Original macro (modified for correctness and timing)
var start = new Date().getTime();
var totalLines = document.GetLines();
for( iRow = 2; iRow <= totalLines; iRow++ ) { //traverse eash row, start at 2nd row
str = document.GetCell(iRow, 3, eeCellIncludeQuotes);
var count = (str.match(/;/g) || []).length;
var numOfElements = count + 1;
document.SetCell( iRow, 4, numOfElements, eeAutoQuote );
}
var end = new Date().getTime();
var time = end - start;
alert( "Execution time: " + time + " ms" );
Second version
function CountSemiColon( str )
{
var count = 0;
for( var index = -1; ; ) {
index = str.indexOf( ';', index + 1 );
if( index == -1 ) {
break;
}
++count;
}
return count;
}
var start = new Date().getTime();
var totalLines = document.GetLines();
for( iRow = 2; iRow <= totalLines; iRow++ ) { //traverse eash row, start at 2nd row
var str = document.GetCell(iRow, 3, eeCellIncludeQuotes);
document.SetCell( iRow, 4, CountSemiColon( str ) + 1, eeAutoQuote );
}
var end = new Date().getTime();
var time = end - start;
alert( "Execution time: " + time + " ms" );
Third version
function CountSemiColon( str )
{
var count = 0;
for( var index = -1; ; ) {
index = str.indexOf( ';', index + 1 );
if( index == -1 ) {
break;
}
++count;
}
return count;
}
var start = new Date().getTime();
var totalLines = document.GetLines();
s1 = document.GetColumn( 3, "\n", eeCellIncludeQuotesAndDelimiter, 2, totalLines - 1 );
sLines = s1.split( "\n" );
s2 = "";
nTotal = sLines.length;
for( y = 0; y < nTotal; y++ ) {
s2 += CountSemiColon( sLines[y] ) + 1 + "\n";
}
x = s2.length;
if( x > 0 ) s2 = s2.substr( 0, x - 1 );
document.InsertColumn( 4, s2, "\n", eeDontQuote, 2 );
var end = new Date().getTime();
var time = end - start;
alert( "Execution time: " + time + " ms" );
Fourth version (returns 0 for empty cell)

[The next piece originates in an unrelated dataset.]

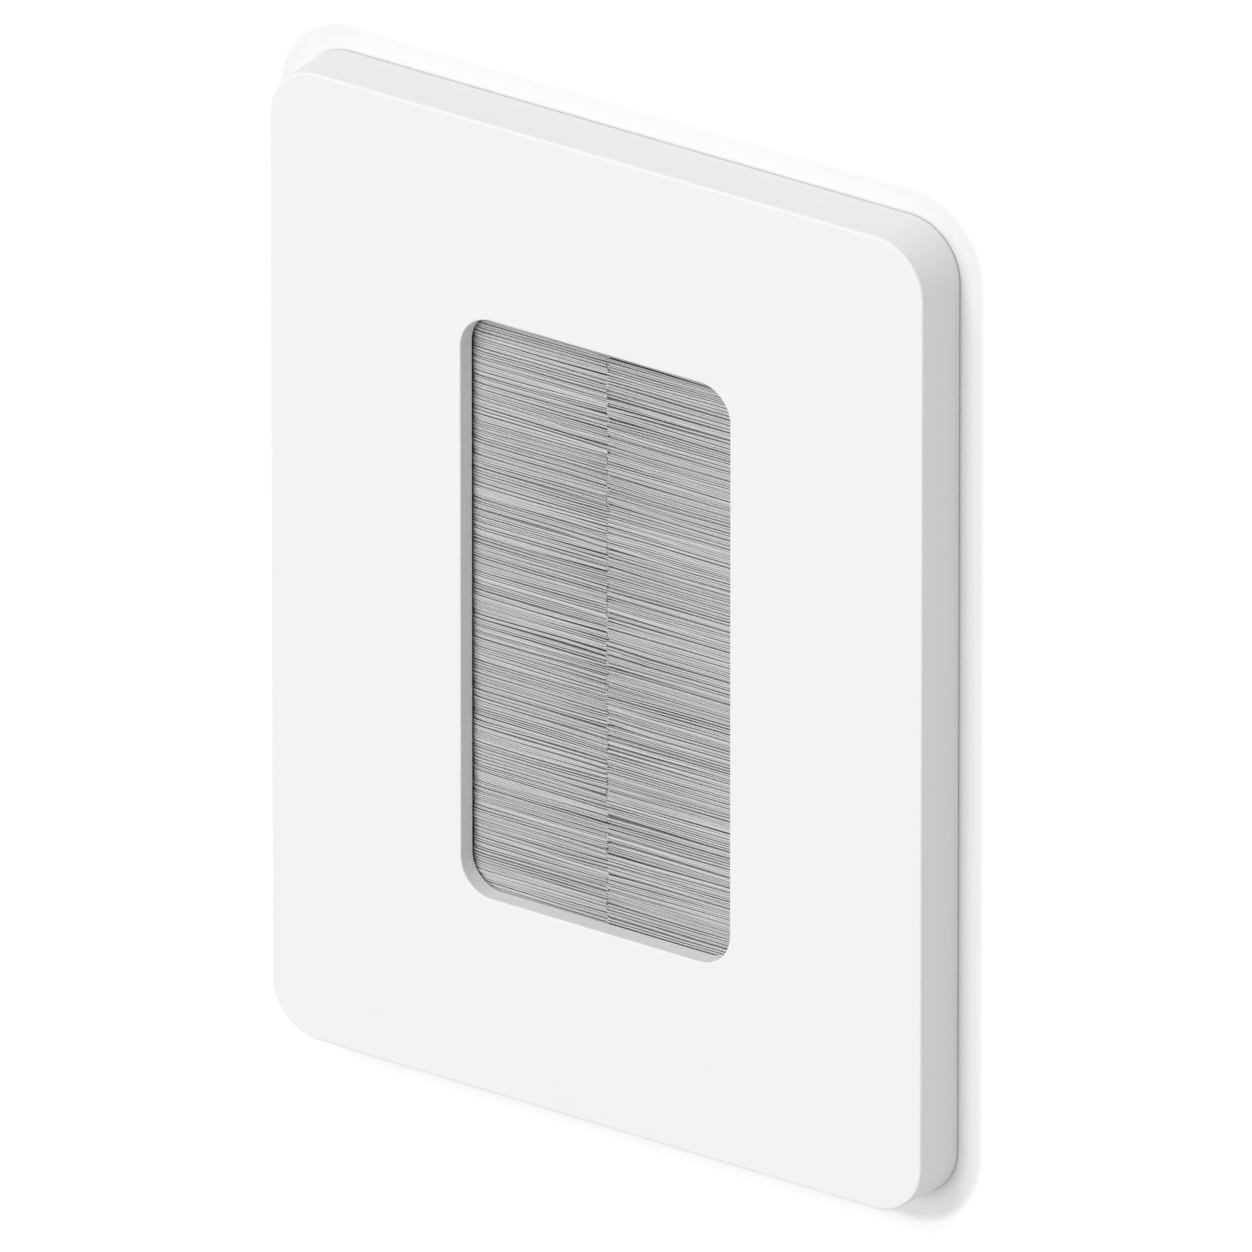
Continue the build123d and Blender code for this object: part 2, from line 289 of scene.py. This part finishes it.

function CountElements( str )
{
if( str.length == 0 || str == '\t' ) { // if empty string or delimiter only, return 0
return 0;
}
var count = 0;
for( var index = -1; ; ) {
index = str.indexOf( ';', index + 1 );
if( index == -1 ) {
break;
}
++count;
}
return count + 1; // add 1 to the Count
}
var start = new Date().getTime();
var totalLines = document.GetLines();
s1 = document.GetColumn( 3, "\n", eeCellIncludeQuotesAndDelimiter, 2, totalLines - 1 );
sLines = s1.split( "\n" );
s2 = "";
nTotal = sLines.length;
for( y = 0; y < nTotal; y++ ) {
s2 += CountElements( sLines[y] ) + "\n";
}
x = s2.length;
if( x > 0 ) s2 = s2.substr( 0, x - 1 );
document.InsertColumn( 4, s2, "\n", eeDontQuote, 2 );
var end = new Date().getTime();
var time = end - start;
alert( "Execution time: " + time + " ms" );
Test results:
1 million line, 52 MB CSV file.
If this is not fast enough, or "Out of Memory" error occurs, I will think about other methods or optimize even further, so please let me know.